6. Future Directions
Several research frontiers and open questions are identified:
- Adaptive Prediction-Policy Coupling: Online refinement of predictive modules in tandem with RL agent learning, to better focus representation on task-relevant features and mitigate nonstationarity.
- Intrinsic Motivation and Representation Learning: Extending pre-trained distillation or contrastive predictive coding to hierarchical, model-based, and multi-agent RL, enriching exploration and handling sparse rewards robustly (Davoodabadi et al., 2 Oct 2024, Lu et al., 2019).
- Safety-Critical RL: Combining physical-model stabilizers and deep RL residuals may offer provable guarantees for deployment in adversarial or uncertain environments (Cao et al., 2023).

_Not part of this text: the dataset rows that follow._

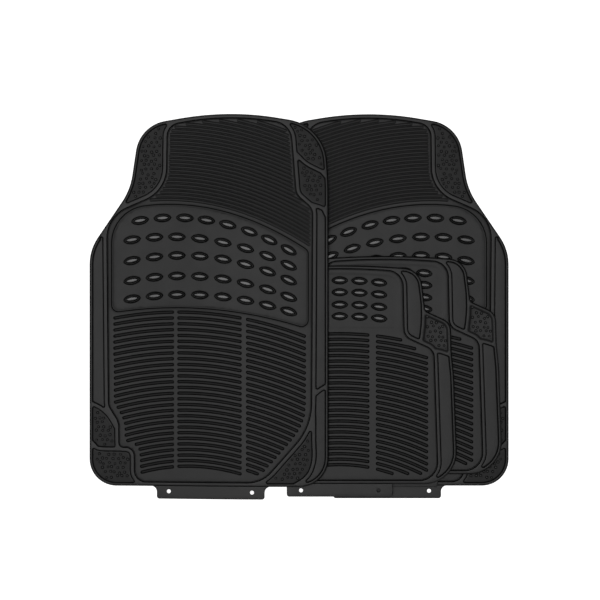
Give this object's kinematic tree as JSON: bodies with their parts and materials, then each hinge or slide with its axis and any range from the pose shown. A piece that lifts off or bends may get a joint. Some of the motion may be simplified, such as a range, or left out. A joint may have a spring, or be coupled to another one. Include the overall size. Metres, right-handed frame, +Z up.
{
  "type": "floor mat set",
  "caption": "Moulded rubber vehicle floor mats, front and rear, laid in an overlapping pile, with rims, rails, grip nubs and drilled fixing tabs.",
  "frame": {"origin": "on the ground under the middle of the whole set, tabs included", "axes": "+Y towards the mats' toe end, +X to the right of someone looking down with the toe end up, +Z up"},
  "size_m": [0.7814, 0.7162, 0.0292],
  "materials": {
    "front_mat_rubber": "satin moulded black",
    "rear_mat_rubber": "satin moulded black"
  },
  "bodies": {
    "front_right": {"front_right_mat": "front_mat_rubber"},
    "rear_right": {"rear_right_mat": "rear_mat_rubber"},
    "rear_left": {"rear_left_mat": "rear_mat_rubber"},
    "front_left": {"front_left_mat": "front_mat_rubber"}
  },
  "joints": [
    {"name": "lift_rear_right", "type": "slide", "parent": "front_right", "child": "rear_right", "axis": [0, 0, 1], "range_m": [0, 0.2]},
    {"name": "lift_rear_left", "type": "slide", "parent": "rear_right", "child": "rear_left", "axis": [0, 0, 1], "range_m": [0, 0.2]},
    {"name": "lift_front_left", "type": "slide", "parent": "rear_left", "child": "front_left", "axis": [0, 0, 1], "range_m": [0, 0.2]}
  ]
}
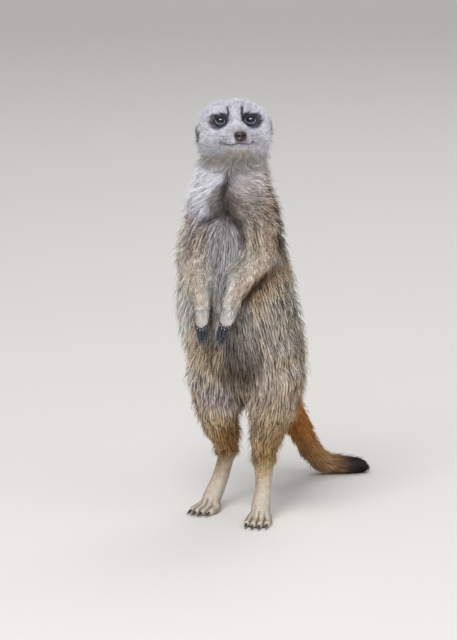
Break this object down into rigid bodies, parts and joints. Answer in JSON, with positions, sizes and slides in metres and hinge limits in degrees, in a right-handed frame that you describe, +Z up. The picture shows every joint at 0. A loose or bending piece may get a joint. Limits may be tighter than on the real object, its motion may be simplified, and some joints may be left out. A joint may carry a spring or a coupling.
{
  "type": "meerkat",
  "caption": "Life-size meerkat standing upright on the toes of its hind feet, forepaws hanging in front, propped by its tail.",
  "frame": {"origin": "on the floor, under the centre of the model's bounding box", "axes": "+Z up, -Y the way the face looks, +X to the animal's left"},
  "size_m": [0.1444, 0.1788, 0.3111],
  "materials": {
    "face_fur": "short grey-white fur",
    "body_fur": "grizzled tan and brown fur",
    "leg_fur": "tan to cream fur",
    "tail_fur": "rust fur with a black tip",
    "ear_fur": "short black fur",
    "nose_leather": "moist dark brown",
    "eyes": "wet dark brown eye",
    "claws": "smooth blue-black horn"
  },
  "bodies": {
    "root": {"head": "face_fur", "neck": "body_fur", "chest": "body_fur", "belly": "body_fur", "upper_arm_left": "body_fur", "upper_arm_right": "body_fur", "forearm_left": "leg_fur", "forearm_right": "leg_fur", "forepaw_left": "leg_fur", "forepaw_right": "leg_fur", "thigh_left": "leg_fur", "thigh_right": "leg_fur", "shank_left": "leg_fur", "shank_right": "leg_fur", "hind_foot_left": "leg_fur", "hind_foot_right": "leg_fur", "tail_base": "tail_fur", "tail_middle": "tail_fur", "tail_tip": "tail_fur", "ear_left": "ear_fur", "ear_right": "ear_fur", "nose": "nose_leather", "eye_left": "eyes", "eye_right": "eyes", "claw_fore_left_1": "claws", "claw_fore_left_2": "claws", "claw_fore_left_3": "claws", "claw_fore_left_4": "claws", "claw_fore_right_1": "claws", "claw_fore_right_2": "claws", "claw_fore_right_3": "claws", "claw_fore_right_4": "claws", "claw_hind_left_1": "claws", "claw_hind_left_2": "claws", "claw_hind_left_3": "claws", "claw_hind_left_4": "claws", "claw_hind_right_1": "claws", "claw_hind_right_2": "claws", "claw_hind_right_3": "claws", "claw_hind_right_4": "claws"}
  },
  "joints": []
}
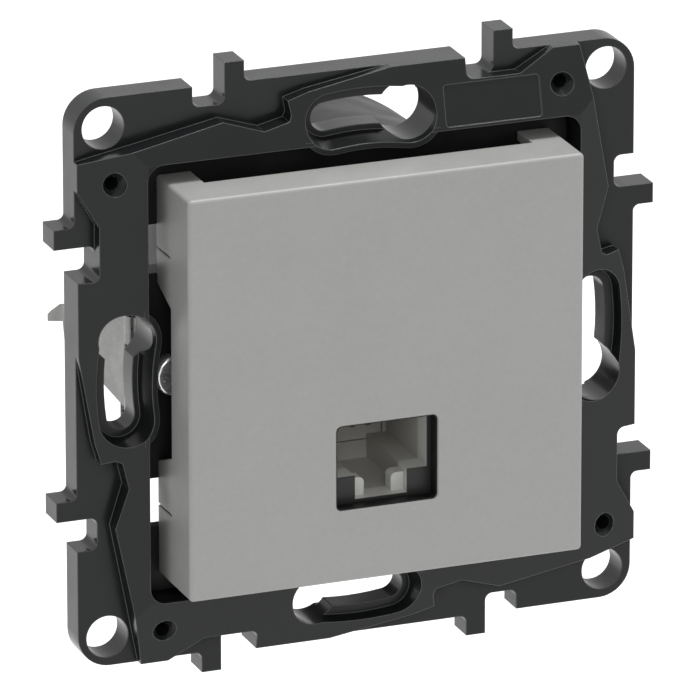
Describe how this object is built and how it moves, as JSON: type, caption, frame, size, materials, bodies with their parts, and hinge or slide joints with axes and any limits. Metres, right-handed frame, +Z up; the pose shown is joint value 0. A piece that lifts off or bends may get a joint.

- End-to-End Spatio-Temporal Embedding for Multi-Agent Reasoning: Scaling context-map architectures and probabilistic occupancy prediction to urban-scale driving, robotic manipulation, and large-scale monitoring applications.
The continuous development and rigorous domain-specific validation of prediction-enhanced DRL methodologies remain central to their adoption in autonomous systems, energy grids, monitoring environments, and exploration-challenged RL tasks.